Now, it’s my sister.
I’m not terribly comfortable talking about my sister’s condition on the internet, so I’m going to leave it at “she’s in very bad shape”. If you’re someone who prays, please do.
But this blog is, after all, about the things I learn for myself re: being a healthy individual, and I have learned something from all this. It’s something important that I really do have to share. And you needed to know that bit about my sister to understand it.
Anecdote number one:
I skipped a class today. We had a lecture and then a quiz, and I asked to take the quiz and then leave, and they let me. There was a review session on Monday for the same class, and I skipped it, too. And you know, I could have gotten a higher score on that quiz—about 20%-25% higher, I’m guessing, although they haven’t graded it yet—if I had stayed. I decided it wasn’t worth it.
But I let the TA's know why I was leaving.
Anecdote number two:
I had a total meltdown on Saturday. Basically, I had that one day to catch up on everything, and my boss told me (in a non-optional sort of way) that I had to come in and work a double. I looked at everything I needed to do, realized I couldn’t do it all, and started just sobbing.
I cried for about an hour and half, and then I sort of pulled myself together while visiting my sister (for all of about three minutes, because I was already late) before going on in to work. I got to work, and someone asked me if I was okay; I put on my apron, and another person asked me if I was okay; I walked onto the floor, and a third person asked if I was alright…
…and I started sobbing again.
I explained to management that I was in a somewhat altered emotional state, and that I could not pretend to be normal long enough to give the guests a pleasant experience. My managers, sympathetic, sent me home. Another server traded me my scheduled shift that evening, too, which blew me away: all of a sudden, I was able to get everything done, spend time with my family, and have enough time to get my head on straight and recover.
Needless to say, my sympathetic managers also know about my sister.
Other than that, though, I haven't been talking about it. I've been reluctant to tell people about her, in part because, if I’m not taking time off of (whatever) specifically so that I can spend it with her, I feel like I’m using her as an excuse to do just what I wanted to do, anyway.

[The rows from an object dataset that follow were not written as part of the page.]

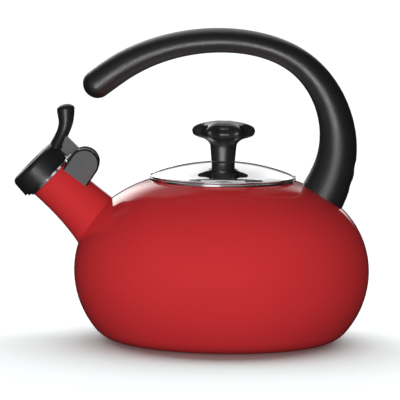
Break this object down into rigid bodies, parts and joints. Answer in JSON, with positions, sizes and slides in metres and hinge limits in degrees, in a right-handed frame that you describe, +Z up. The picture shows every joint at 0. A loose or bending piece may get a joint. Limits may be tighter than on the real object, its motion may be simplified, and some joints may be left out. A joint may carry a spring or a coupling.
{
  "type": "stovetop whistling kettle",
  "caption": "Squat round enamelled kettle with a flip-up whistle on its short spout, a lift-off domed steel lid with a fluted knob, and an open C-shaped handle.",
  "frame": {"origin": "centre of the flat base, on the surface the kettle stands on", "axes": "+Z up, spout towards -X, handle's root on the +X side, +Y across the kettle"},
  "size_m": [0.2459, 0.204, 0.2163],
  "materials": {
    "enamel": "gloss",
    "polished_steel": "polished",
    "plain_steel": "satin",
    "black_moulding": "satin",
    "spring_steel": "satin",
    "brass": "satin"
  },
  "bodies": {
    "kettle": {"body_shell": "enamel", "base_plate": "enamel", "spout_tube": "enamel", "spout_rim_ring": "polished_steel", "neck_trim_ring": "polished_steel", "handle_bracket": "plain_steel", "handle_grip": "black_moulding", "handle_screws": "plain_steel", "handle_washers": "plain_steel", "whistle_bracket": "plain_steel", "hinge_housing": "black_moulding", "hinge_pin": "plain_steel", "hinge_spring": "spring_steel"},
    "whistle": {"whistle_cap": "black_moulding", "whistle_front_plate": "plain_steel", "whistle_rear_plate": "plain_steel", "whistle_spacer": "plain_steel"},
    "lid": {"lid_dome": "polished_steel", "lid_skirt": "plain_steel", "lid_knob": "black_moulding", "knob_insert": "brass", "knob_screw": "plain_steel", "knob_washer": "plain_steel"}
  },
  "joints": [
    {"name": "whistle_hinge", "type": "hinge", "parent": "kettle", "child": "whistle", "pos_m": [-0.09546, 0, 0.12041], "axis": [0, 1, 0], "range_deg": [0, 60], "stiffness_Nm_per_rad": 0.05, "springref_deg": -45.84, "deforming": ["hinge_spring"]},
    {"name": "lid_lift", "type": "slide", "parent": "kettle", "child": "lid", "axis": [0, 0, 1], "range_m": [0, 0.04]}
  ]
}
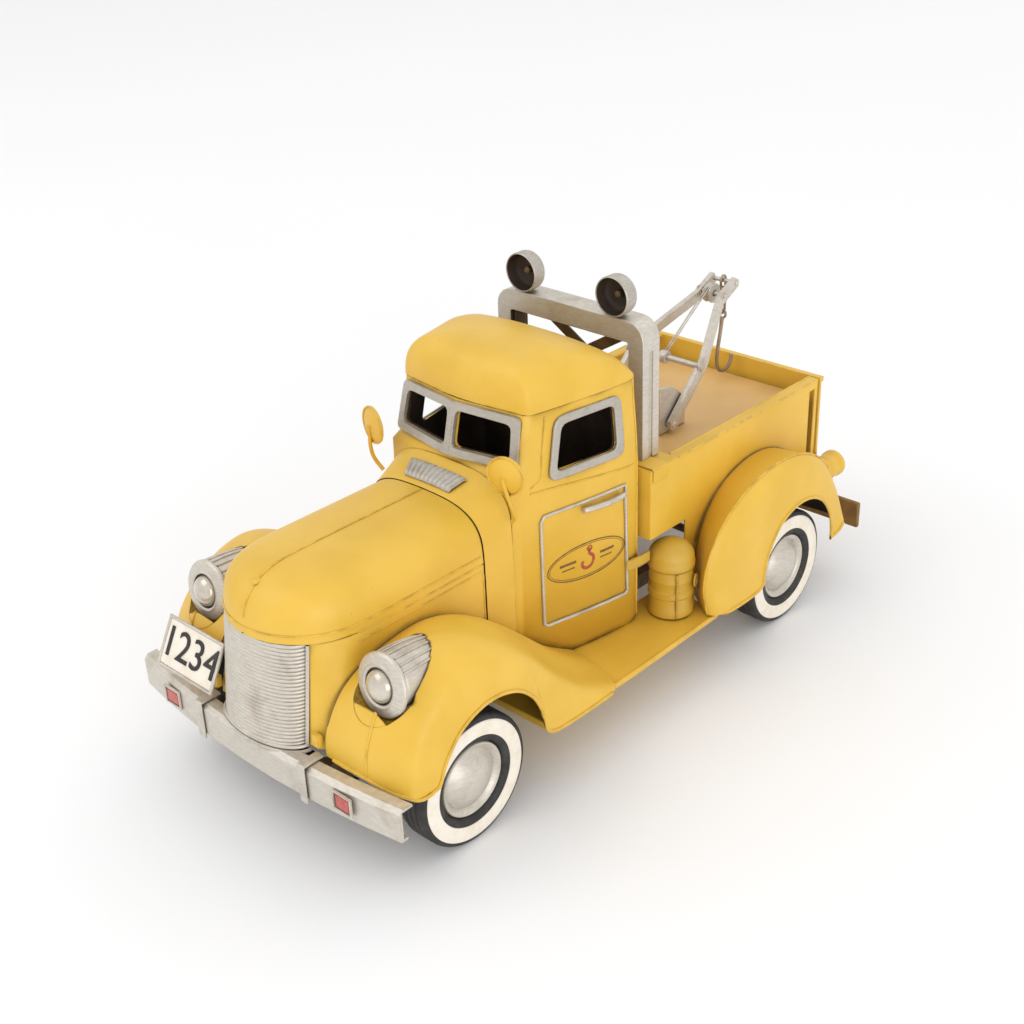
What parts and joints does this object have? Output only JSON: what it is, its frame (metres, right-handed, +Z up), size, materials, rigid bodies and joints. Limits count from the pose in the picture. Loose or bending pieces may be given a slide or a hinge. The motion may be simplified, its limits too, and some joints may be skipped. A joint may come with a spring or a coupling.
{
  "type": "toy tow truck",
  "caption": "Vintage tinplate toy tow truck with round fenders, hinged tailgate, free wheels and a bent rear boom carrying a pulley, link and hook.",
  "frame": {"origin": "on the ground, under the middle of the truck's outline", "axes": "+Z up, the truck faces -Y and its left side is +X"},
  "size_m": [0.196, 0.41, 0.2291],
  "materials": {
    "yellow_paint": "satin, brown wash in the seams",
    "silver_paint": "aged silver paint",
    "brown_metal": "dark brown, worn",
    "black_rubber": "matt black with a cream sidewall",
    "red_lens": "gloss red",
    "white_enamel": "cream enamel"
  },
  "bodies": {
    "truck": {"cab_body": "yellow_paint", "cab_roof": "yellow_paint", "bonnet": "yellow_paint", "cowl": "yellow_paint", "side_panel_left": "yellow_paint", "side_panel_right": "yellow_paint", "front_fender_left": "yellow_paint", "front_fender_right": "yellow_paint", "rear_fender_left": "yellow_paint", "rear_fender_right": "yellow_paint", "running_board_left": "yellow_paint", "running_board_right": "yellow_paint", "bed_box": "yellow_paint", "bed_deck": "yellow_paint", "tail_light_left": "yellow_paint", "tail_light_right": "yellow_paint", "mirror_left": "yellow_paint", "mirror_right": "yellow_paint", "canister": "yellow_paint", "canister_lid": "yellow_paint", "canister_strap": "yellow_paint", "grille": "silver_paint", "front_bumper": "silver_paint", "overrider_left": "silver_paint", "overrider_right": "silver_paint", "headlight_shell_left": "silver_paint", "headlight_shell_right": "silver_paint", "headlight_lens_left": "silver_paint", "headlight_lens_right": "silver_paint", "window_frame_left": "silver_paint", "window_frame_right": "silver_paint", "door_handle_left": "silver_paint", "door_handle_right": "silver_paint", "windshield_frame": "silver_paint", "cowl_vent": "silver_paint", "tower_frame": "silver_paint", "work_lamp_left": "silver_paint", "work_lamp_right": "silver_paint", "boom_bracket_left": "silver_paint", "boom_bracket_right": "silver_paint", "chassis_frame": "brown_metal", "rear_bumper": "brown_metal", "tower_brace": "brown_metal", "reflector_left": "red_lens", "reflector_right": "red_lens", "licence_plate": "white_enamel"},
    "wheel_front_left": {"tyre_front_left": "black_rubber", "hub_front_left": "silver_paint"},
    "wheel_front_right": {"tyre_front_right": "black_rubber", "hub_front_right": "silver_paint"},
    "wheel_rear_left": {"tyre_rear_left": "black_rubber", "hub_rear_left": "silver_paint"},
    "wheel_rear_right": {"tyre_rear_right": "black_rubber", "hub_rear_right": "silver_paint"},
    "tailgate": {"tailgate": "yellow_paint"},
    "boom": {"boom_frame": "silver_paint", "hoist_wire": "silver_paint"},
    "pulley": {"pulley": "silver_paint"},
    "chain_link": {"chain_link": "brown_metal"},
    "tow_hook": {"tow_hook": "brown_metal"}
  },
  "joints": [
    {"name": "wheel_front_left_spin", "type": "hinge", "parent": "truck", "child": "wheel_front_left", "pos_m": [0.079, -0.139, 0.035], "axis": [1, 0, 0], "continuous": true},
    {"name": "wheel_front_right_spin", "type": "hinge", "parent": "truck", "child": "wheel_front_right", "pos_m": [-0.079, -0.139, 0.035], "axis": [1, 0, 0], "continuous": true},
    {"name": "wheel_rear_left_spin", "type": "hinge", "parent": "truck", "child": "wheel_rear_left", "pos_m": [0.079, 0.125, 0.035], "axis": [1, 0, 0], "continuous": true},
    {"name": "wheel_rear_right_spin", "type": "hinge", "parent": "truck", "child": "wheel_rear_right", "pos_m": [-0.079, 0.125, 0.035], "axis": [1, 0, 0], "continuous": true},
    {"name": "tailgate_hinge", "type": "hinge", "parent": "truck", "child": "tailgate", "pos_m": [0, 0.193, 0.074], "axis": [-1, 0, 0], "range_deg": [0, 90]},
    {"name": "boom_lift", "type": "hinge", "parent": "truck", "child": "boom", "pos_m": [0, 0.094, 0.121], "axis": [1, 0, 0], "range_deg": [0, 70]},
    {"name": "pulley_spin", "type": "hinge", "parent": "boom", "child": "pulley", "pos_m": [0, 0.164, 0.176], "axis": [1, 0, 0], "continuous": true},
    {"name": "link_swing", "type": "hinge", "parent": "boom", "child": "chain_link", "pos_m": [0, 0.176, 0.1805], "axis": [1, 0, 0], "range_deg": [-24, 1.5]},
    {"name": "hook_swing", "type": "hinge", "parent": "chain_link", "child": "tow_hook", "pos_m": [0, 0.176, 0.1606], "axis": [1, 0, 0], "range_deg": [-34, 2]}
  ]
}
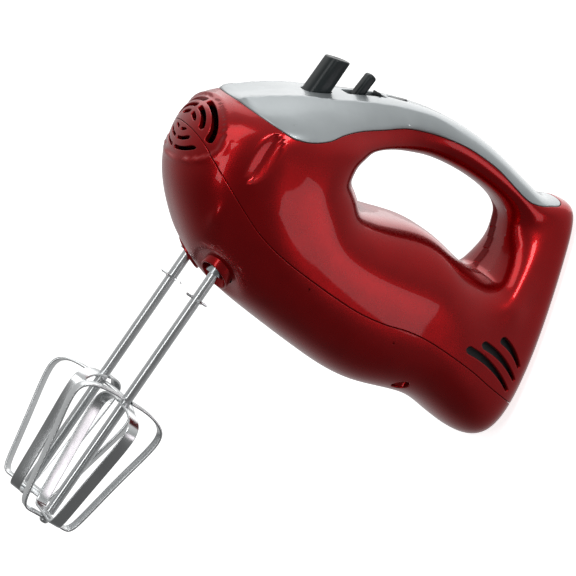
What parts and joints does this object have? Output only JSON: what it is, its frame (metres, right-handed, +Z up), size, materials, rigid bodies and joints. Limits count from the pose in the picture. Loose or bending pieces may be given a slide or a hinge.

Except, as I realized tonight, that’s not it, really.
What is it, is that the stuff I want to do: get ahead on my lab notebook, pre-cook breakfasts for the week, spend some time walking around campus, visiting my parents and cuddling both them and their cats… That’s the stuff I used to want to do.
Now, given the outrageously high stress levels I’ve been thrust into, that’s all stuff I need to do. I no longer have the option of just bottling up the stress, because there’s too much to bottle. And I can no longer not-bottle by doing the same amount of, uh... decanting? My metaphor is starting to break down, here. The point is, though, that I need to do more than I used to need to do if I’m going to deal with the pressure that is upon me.
I was about to say that some things are going to have to get dropped, but I just realized that that’s not the case. Some things are going to have to be put down. And what I realized tonight is that when I put things down, I should tell people why I’m doing it. Because it’s not a ploy for sympathy if it’s all true, and the fact that I’m not spending the time at my sister’s bedside doesn’t mean that I’m not spending it doing something-I-wouldn’t-need-to-do-if-she-were-well.
Two more notes and then I’ll put this away and go study for my exam tomorrow:
Number one, if you’re reading this blog because you’re a friend of mine (and I’m pretty sure everybody who reads it is a friend of mine), and you haven’t heard from me in a while, this is probably why. It’s not personal.
Number two, if you have the urge to do something for my sister, you can pray, or… no, prayer is pretty much the only option, here. Her name is Hilary D. Hatch, one L.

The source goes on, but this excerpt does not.